Después de ese momento iniciático suele no haber marcha atrás. Ni desearse, admitámoslo. Ahí recién está empezando a gestarse ese hábito que para otros es una maldita costumbre.
Con el pasar del tiempo, sean días, meses o años, la maldita costumbre se termina integrando a la persona. Uno se siente vivo, para qué negarlo, es obvio. Lo más importante es que uno nunca podrá verse a sí mismo, aunque convengamos que estaría por demás interesante. Sobre todo para ver quiénes se molestan en aportar un peso a la causa o le tienen cierta estima.
Además, uno aprende. Se alecciona para cuando le toque hacerlo. Siempre es bueno ir sabiendo de antemano; por si las moscas, literalmente.
También se aprende sobre el país propio. Se puede ver si somos más descendientes de españoles o de italianos. Si hay muchos judios y armenios. Estimar minorías. Por no hablar de los nombres raros, esas joyas que hacen tan particular al paisito, o de la gente que es más conocida por su apodo que por el nombre impreso en la cédula de identidad.
Todos los días un nombre nuevo, un apellido con terminación italiana nunca oído, una combinación estrafalaria casi nefasta. Saber si el tipo era de familia numerosa o tenía una carrera profesional destacada. Ver si se fue en la paz del señor o si le muy ateo dejó bien clarito que nada de cruces indeseadas junto a su nombre.
El asunto es sencillo. Hay una primera vez, luego una segunda, una tercera y muchas más. Hasta que sin darse cuenta, al tiempo, uno percibe que tiene un hábito, una maldita costumbre, aunque sarna con gusto no pica. Incluso tampoco está de más darle una vichadita por las dudas, no sea que le toque turno a algún conocido, uno se entere demasiado tarde y se quede sin pasar a saludar un rato o mandar un sms.

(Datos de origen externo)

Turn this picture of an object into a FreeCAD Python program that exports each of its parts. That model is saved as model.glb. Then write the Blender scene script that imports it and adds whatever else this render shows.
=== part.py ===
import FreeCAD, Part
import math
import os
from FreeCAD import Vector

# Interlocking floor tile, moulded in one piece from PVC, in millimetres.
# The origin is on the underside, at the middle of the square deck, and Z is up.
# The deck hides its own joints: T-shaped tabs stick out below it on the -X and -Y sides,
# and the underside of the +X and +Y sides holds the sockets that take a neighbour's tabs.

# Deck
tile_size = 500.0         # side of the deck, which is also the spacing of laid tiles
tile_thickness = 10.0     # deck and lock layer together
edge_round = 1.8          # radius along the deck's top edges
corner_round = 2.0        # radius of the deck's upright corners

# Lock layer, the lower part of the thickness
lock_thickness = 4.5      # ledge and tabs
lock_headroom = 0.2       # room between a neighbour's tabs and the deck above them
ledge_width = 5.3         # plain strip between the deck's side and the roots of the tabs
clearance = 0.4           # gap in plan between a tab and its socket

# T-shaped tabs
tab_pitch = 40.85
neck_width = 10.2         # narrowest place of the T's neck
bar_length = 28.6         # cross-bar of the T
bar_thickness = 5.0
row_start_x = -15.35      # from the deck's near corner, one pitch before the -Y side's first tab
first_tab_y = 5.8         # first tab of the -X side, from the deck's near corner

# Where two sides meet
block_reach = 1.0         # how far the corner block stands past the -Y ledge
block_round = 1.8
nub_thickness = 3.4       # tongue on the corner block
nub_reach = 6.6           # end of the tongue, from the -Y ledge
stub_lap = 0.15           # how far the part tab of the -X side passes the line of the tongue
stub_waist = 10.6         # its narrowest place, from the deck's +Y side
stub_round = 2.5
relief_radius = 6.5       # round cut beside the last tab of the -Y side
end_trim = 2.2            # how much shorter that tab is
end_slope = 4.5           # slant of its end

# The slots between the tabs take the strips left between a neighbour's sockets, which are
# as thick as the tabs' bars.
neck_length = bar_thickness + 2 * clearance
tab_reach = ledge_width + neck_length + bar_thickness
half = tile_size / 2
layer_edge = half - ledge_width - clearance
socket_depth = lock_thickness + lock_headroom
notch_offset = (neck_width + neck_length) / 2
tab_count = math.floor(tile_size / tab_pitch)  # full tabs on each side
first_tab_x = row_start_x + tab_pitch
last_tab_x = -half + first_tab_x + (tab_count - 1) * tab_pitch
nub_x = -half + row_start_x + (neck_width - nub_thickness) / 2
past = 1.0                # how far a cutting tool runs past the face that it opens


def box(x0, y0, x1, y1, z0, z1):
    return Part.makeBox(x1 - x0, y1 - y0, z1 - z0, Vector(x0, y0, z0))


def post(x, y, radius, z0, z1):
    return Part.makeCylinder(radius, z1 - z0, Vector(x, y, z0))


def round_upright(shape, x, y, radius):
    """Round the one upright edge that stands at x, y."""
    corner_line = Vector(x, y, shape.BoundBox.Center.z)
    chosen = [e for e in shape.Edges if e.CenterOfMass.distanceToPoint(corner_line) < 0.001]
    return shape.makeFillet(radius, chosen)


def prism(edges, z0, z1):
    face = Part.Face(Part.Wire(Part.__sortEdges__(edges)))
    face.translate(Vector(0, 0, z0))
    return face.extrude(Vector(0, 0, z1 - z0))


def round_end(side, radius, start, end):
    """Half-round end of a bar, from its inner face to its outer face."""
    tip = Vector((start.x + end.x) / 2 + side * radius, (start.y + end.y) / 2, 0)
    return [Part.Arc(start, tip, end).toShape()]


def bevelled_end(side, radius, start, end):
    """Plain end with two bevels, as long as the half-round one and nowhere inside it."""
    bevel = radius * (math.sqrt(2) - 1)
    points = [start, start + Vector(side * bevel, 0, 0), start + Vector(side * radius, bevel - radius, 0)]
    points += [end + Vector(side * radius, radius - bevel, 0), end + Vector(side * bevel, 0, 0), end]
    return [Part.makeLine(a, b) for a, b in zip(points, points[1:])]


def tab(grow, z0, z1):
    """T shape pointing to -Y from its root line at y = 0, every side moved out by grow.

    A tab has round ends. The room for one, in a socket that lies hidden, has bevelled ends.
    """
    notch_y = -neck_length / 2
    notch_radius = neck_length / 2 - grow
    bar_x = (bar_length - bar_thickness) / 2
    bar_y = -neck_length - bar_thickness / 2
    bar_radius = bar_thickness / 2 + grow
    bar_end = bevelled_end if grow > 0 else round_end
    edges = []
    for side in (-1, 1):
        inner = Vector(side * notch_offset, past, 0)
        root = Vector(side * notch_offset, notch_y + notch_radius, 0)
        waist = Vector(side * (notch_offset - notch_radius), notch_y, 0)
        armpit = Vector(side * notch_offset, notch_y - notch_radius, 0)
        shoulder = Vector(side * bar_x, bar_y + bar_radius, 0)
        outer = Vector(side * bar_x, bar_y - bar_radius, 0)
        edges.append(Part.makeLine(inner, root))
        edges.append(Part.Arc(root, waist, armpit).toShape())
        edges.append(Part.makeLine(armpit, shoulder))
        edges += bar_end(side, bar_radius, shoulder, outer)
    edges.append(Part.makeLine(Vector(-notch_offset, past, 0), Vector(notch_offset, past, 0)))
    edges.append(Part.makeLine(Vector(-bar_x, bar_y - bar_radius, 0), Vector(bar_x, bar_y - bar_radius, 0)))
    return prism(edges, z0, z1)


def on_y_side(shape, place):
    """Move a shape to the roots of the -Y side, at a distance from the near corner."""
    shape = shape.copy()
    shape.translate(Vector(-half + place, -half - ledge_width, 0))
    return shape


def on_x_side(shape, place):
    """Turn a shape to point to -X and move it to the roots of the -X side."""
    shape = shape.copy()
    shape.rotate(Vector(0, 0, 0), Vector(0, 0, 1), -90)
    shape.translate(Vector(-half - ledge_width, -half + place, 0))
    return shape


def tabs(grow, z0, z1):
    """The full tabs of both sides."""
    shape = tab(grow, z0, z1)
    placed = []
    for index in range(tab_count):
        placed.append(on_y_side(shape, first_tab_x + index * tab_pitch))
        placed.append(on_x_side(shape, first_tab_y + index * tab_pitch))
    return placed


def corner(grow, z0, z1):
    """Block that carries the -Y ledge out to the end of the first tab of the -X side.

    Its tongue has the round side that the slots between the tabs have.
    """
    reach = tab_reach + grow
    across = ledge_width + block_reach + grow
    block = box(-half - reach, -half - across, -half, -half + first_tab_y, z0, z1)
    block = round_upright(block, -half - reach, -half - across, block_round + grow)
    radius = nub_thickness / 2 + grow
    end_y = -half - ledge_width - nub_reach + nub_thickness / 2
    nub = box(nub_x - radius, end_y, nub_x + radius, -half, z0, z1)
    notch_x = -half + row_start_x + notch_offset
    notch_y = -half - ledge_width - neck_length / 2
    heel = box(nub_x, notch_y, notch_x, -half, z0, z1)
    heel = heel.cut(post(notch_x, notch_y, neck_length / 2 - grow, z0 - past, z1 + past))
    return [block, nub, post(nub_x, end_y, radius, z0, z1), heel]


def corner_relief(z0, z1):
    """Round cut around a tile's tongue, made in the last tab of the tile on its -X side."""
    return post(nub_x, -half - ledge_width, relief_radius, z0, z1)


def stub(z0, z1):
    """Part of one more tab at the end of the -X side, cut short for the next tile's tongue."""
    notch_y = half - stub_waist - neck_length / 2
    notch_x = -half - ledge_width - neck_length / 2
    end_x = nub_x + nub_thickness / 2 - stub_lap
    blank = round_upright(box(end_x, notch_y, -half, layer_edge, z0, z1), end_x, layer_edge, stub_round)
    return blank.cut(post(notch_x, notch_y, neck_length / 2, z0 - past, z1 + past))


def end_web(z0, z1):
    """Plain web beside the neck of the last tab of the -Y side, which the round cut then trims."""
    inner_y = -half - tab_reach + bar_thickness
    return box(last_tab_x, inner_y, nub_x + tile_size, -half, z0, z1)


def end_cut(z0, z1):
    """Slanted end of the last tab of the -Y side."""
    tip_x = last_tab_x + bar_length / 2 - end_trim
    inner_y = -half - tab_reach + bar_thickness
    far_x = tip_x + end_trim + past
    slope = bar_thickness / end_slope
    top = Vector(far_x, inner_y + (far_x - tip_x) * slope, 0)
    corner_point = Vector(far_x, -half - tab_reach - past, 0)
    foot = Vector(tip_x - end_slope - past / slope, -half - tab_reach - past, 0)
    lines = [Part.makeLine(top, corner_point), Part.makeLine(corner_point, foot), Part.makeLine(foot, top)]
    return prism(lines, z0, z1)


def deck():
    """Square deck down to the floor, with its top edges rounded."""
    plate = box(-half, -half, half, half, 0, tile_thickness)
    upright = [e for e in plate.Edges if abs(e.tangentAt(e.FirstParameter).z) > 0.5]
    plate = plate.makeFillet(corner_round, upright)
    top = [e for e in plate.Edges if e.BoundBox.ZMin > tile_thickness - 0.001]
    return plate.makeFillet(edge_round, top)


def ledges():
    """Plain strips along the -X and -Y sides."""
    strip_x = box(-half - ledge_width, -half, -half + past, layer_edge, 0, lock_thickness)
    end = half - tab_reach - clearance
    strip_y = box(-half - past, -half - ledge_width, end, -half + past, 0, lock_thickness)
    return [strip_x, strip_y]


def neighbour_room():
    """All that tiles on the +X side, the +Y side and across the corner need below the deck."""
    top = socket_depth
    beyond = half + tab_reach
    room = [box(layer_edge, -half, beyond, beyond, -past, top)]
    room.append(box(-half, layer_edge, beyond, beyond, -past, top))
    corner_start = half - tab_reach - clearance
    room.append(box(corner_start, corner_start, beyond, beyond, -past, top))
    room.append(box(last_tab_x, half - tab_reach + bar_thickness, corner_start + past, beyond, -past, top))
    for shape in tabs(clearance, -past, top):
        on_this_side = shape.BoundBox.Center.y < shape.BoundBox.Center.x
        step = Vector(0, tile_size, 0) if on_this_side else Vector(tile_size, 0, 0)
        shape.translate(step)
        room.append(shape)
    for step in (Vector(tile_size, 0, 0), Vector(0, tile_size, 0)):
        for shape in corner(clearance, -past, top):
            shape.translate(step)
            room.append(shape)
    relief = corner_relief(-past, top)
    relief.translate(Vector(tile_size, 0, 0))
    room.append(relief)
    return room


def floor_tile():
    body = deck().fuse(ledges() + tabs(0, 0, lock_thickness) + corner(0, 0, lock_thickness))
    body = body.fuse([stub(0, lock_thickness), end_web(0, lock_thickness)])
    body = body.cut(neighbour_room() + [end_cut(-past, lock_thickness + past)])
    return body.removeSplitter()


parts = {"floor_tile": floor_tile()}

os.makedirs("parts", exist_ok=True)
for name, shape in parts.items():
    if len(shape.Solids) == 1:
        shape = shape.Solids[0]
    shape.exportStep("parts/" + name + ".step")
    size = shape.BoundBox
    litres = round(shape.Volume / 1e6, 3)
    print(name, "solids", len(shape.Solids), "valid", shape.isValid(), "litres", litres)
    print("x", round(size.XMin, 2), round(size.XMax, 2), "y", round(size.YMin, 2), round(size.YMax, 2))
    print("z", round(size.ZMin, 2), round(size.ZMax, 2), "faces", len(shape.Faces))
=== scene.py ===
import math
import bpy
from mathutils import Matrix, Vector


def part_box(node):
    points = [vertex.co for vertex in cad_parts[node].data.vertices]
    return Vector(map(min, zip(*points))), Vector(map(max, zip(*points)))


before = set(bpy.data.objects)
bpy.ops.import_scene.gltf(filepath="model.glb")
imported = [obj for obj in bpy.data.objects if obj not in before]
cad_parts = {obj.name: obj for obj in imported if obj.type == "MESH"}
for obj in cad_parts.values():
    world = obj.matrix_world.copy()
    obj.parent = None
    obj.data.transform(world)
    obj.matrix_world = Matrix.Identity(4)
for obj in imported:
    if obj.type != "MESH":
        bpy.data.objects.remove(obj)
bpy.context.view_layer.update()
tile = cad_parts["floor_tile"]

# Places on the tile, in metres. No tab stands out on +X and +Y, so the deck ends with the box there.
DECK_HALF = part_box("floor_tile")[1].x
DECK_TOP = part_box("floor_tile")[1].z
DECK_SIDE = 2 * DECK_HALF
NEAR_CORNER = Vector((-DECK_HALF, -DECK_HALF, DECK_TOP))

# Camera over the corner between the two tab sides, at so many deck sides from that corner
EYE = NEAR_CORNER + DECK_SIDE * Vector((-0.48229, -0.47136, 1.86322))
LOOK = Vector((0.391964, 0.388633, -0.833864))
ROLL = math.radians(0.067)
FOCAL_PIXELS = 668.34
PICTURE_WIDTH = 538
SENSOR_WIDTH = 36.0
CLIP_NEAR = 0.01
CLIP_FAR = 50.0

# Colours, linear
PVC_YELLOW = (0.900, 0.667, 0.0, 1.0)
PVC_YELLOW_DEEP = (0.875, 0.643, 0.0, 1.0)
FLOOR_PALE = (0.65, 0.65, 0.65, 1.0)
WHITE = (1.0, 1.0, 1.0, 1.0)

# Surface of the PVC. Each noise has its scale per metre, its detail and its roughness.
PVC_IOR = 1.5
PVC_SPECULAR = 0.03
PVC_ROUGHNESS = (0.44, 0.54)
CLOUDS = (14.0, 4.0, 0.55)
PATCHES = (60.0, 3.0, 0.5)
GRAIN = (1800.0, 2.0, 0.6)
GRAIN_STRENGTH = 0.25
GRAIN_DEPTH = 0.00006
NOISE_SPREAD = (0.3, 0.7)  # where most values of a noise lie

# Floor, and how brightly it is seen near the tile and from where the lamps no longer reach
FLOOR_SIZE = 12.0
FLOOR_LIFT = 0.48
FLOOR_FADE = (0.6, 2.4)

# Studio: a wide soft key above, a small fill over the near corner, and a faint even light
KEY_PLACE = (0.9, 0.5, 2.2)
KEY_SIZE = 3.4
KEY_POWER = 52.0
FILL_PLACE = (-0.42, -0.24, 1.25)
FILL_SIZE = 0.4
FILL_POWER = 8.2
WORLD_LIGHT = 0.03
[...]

Es verdad que en sus inicios resulta una costumbre extraña, pero termina siendo casi un vicio. Y como todo vicio no es fácil de erradicar. Mucho menos si no molesta a nadie. Hábito raro, puede ser, ¿pero quién le quita a uno la satisfacción de lo leído? Experto en fiambres. Máster en finados. Doctor en esquelas. Todo, por la sana y maldita costumbre de leer la página de avisos fúnebres del diario. Las necrológicas, como dicen los entendidos.

(*) Voyeur: Individuo al que le gusta husmear donde no lo llaman, especialmente si se trata de situaciones íntimas ajenas. Vg: ¡Voyeur hijo de puta, dejá de mirar por la cerradura que nadie te dio vela en este entierro!